Desde mi ventana vi cimbrarse en la brisa los alambres del
alumbrado. La tarde fue madurando lentamente más allá de los techos, y más allá
del cerro, la luz fue gastándose más y más. Los alambres seguían vibrando,
respirando. En el jardín alguien regaba el pasto con una manguera. Los pájaros
se aprontaban para la noche, colmando de ruido y movimiento las copas de todos
los árboles que veía desde mi ventana. Rió un niño en el jardín vecino. Un
perro ladró.
Instantáneamente después, cesaron todos los ruidos al mismo
tiempo y se abrió un pozo de silencio en la tarde apacible. Los alambres no
vibraban ya. En un barrio desconocido, la señora había muerto. Cierta casa
entornaría su puerta esa noche, y arderían cirios en una habitación llena de
voces quedas y de consuelos. La tarde se deslizó hacia un final imperceptible,
apagándose todos mis pensamientos acerca de la señora. Después me debo de haber
dormido, porque no recuerdo más de esa tarde.

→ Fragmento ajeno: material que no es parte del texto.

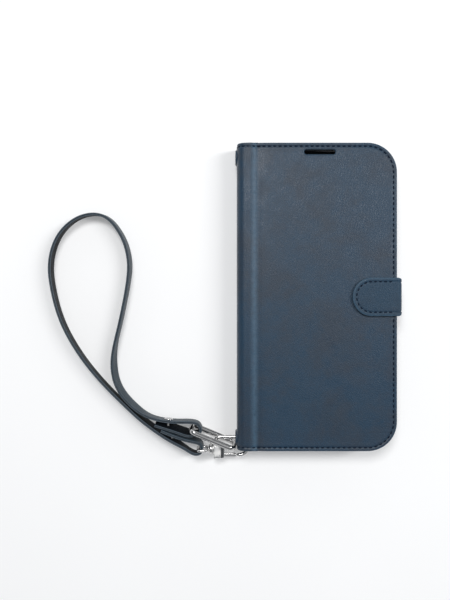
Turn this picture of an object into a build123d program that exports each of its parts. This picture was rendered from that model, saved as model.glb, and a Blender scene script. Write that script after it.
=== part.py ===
from build123d import *
import os
from math import cos, radians, sin, tan

# Phone wallet case: a folding cover of thin leather over stiff boards, a moulded phone tray,
# a magnetic clasp strap, and a wrist strap clipped through a slot in the spine.
# The case lies closed on its back. +Z comes out of the front cover, +Y points to the top of
# the phone and +X to the opening edge. The origin is at the middle of the base of its box,
# without the wrist strap. Millimetres.

# ---- driving dimensions ----
COVER_HEIGHT = 168.0
COVER_WIDTH = 87.0
CORNER_RADIUS = 16.0
LEATHER = 0.9
BOARD = 1.0
LINING = 0.6
SPINE_LINING = 0.5
SPINE_RADIUS = 4.2
CREASE_INSET = 10.7
PATCH_PROUD = 0.9
CLASP_PROUD = 2.4

PHONE_WIDTH = 77.6
PHONE_HEIGHT = 163.0
PHONE_THICKNESS = 8.3
PHONE_CORNER = 13.0
TRAY_WALL = 1.5
TRAY_BASE = 1.2
TRAY_LIP = 0.9
LIP_OVERHANG = 1.2
TRAY_EDGE_GAP = 1.6

POCKET_LEATHER = 0.45
CARD_POCKETS = 3
COVER_CLEARANCE = 0.2
HINGE_CLEARANCE = 0.3

# ---- frame and levels ----
SHIFT = (CLASP_PROUD - PATCH_PROUD) / 2
SPINE_X = -COVER_WIDTH / 2 - SHIFT
EDGE_X = COVER_WIDTH / 2 - SHIFT
CREASE_X = SPINE_X + CREASE_INSET
FRONT_X = CREASE_X + COVER_CLEARANCE
BACK_Z = LEATHER + BOARD + LINING
CAVITY_Z = BACK_Z + TRAY_BASE
LIP_Z = CAVITY_Z + PHONE_THICKNESS
TRAY_TOP = LIP_Z + TRAY_LIP
POCKET_Z = TRAY_TOP + COVER_CLEARANCE
LINING_Z = POCKET_Z + (CARD_POCKETS + 1) * POCKET_LEATHER
FRONT_BOARD_Z = LINING_Z + LINING
FRONT_LEATHER_Z = FRONT_BOARD_Z + BOARD
CASE_THICKNESS = FRONT_LEATHER_Z + LEATHER
HINGE_Z = CASE_THICKNESS + HINGE_CLEARANCE

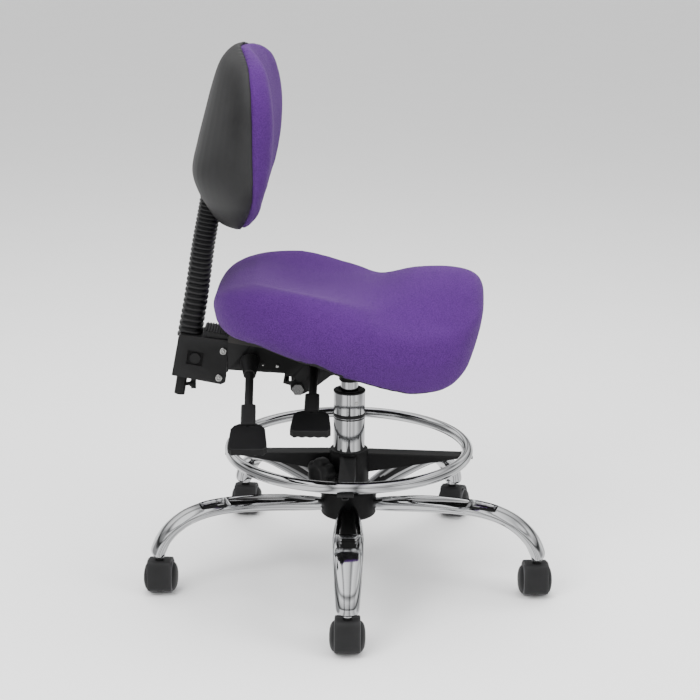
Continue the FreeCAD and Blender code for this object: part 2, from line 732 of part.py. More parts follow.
def lever_lug(name, kind, side, wall):
    """A lug beside a lever, from a wall's outer face, that holds its cross pin."""
    across = size(kind + "_lever_x") + side * size("lug_gap + lug_thick / 2")
    start, end = size(wall) - 0.5, size("lug_front")
    return block(name, "lug_thick", end - start, 9,
                 Vector(across, -(start + end) / 2, size(kind + "_lever_z")))


def cross_pin(name, kind, clearance, behind, ahead):
    """The pin that a lever turns on, along X through its pivot."""
    base = spot(kind + "_lever_x", "-lever_half_step", kind + "_lever_z") - FORWARD * behind
    radius = size("cross_pin_radius") + size(clearance)
    return cylinder(name, radius, behind + ahead, base, FORWARD)


def build_paddle(node, start, neck_end, tip, tip_width, placement):
    """A moulded paddle: a neck on the rod and a flat grip with finger ribs."""
    half_neck = size("neck_width") / 2
    half = tip_width / 2
    grip = padded_body(node + "_grip", "XY_Plane", [
        (-half_neck - 2, neck_end), (half_neck + 2, neck_end), (half - 8, neck_end + 4),
        (half - 3, neck_end + 12), (half, tip - 14), (half, tip - 6), (half - 5, tip),
        (5 - half, tip), (-half, tip - 6), (-half, tip - 14), (3 - half, neck_end + 12),
        (8 - half, neck_end + 4)], "paddle_thick")
    round_edges(grip, node + "_rounding", 2.5,
                lambda edge: abs(abs(edge.CenterOfMass.z) - size("paddle_thick") / 2) < 0.01)
    neck = padded_body(node + "_neck", "XY_Plane", [
        (-half_neck, start), (half_neck, start), (half_neck, neck_end + 6),
        (-half_neck, neck_end + 6)], "neck_width - 4")
    round_edges(neck, node + "_neck_rounding", 3, lambda edge: runs_along(edge, LEFT))
    grooves = [cylinder("%s_groove_%d" % (node, index), 6, 14,
                        Vector(-tip_width / 2 + tip_width * (index + 1) / 5, tip - 6,
                               size("paddle_thick") / 2 + 3.6), LEFT)
               for index in range(4)]
    bore = cylinder(node + "_bore", "lever_radius", neck_end + 8, ORIGIN, LEFT)
    keep(cut(node + "_cut", fused(node + "_solid", [grip, neck]), grooves + [bore]),
         node, placement)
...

Al día siguiente vi en el diario que los deudos de doña
Ester de Arancibia anunciaban su muerte, dando la hora de los funerales.
¿Podría ser?... Sí. Sin duda era ella.
Asistí al cementerio, siguiendo el cortejo lentamente por
las avenidas largas, entre personas silenciosas que conocían los rasgos y la
voz de la mujer por quien sentían dolor. Después caminé un rato bajo los
árboles oscuros, porque esa tarde asoleada me trajo una tranquilidad especial.
Ahora pienso en la señora sólo muy de tarde en tarde.
A veces me asalta la idea, en una esquina por ejemplo, que
la escena presente no es más que reproducción de otra, vivida anteriormente. En
esas ocasiones se me ocurre que voy a ver pasar a la señora, cejijunta y de
impermeable verde. Pero me da un poco de risa, porque yo mismo vi depositar su
ataúd en el nicho, en una pared con centenares de nichos todos iguales.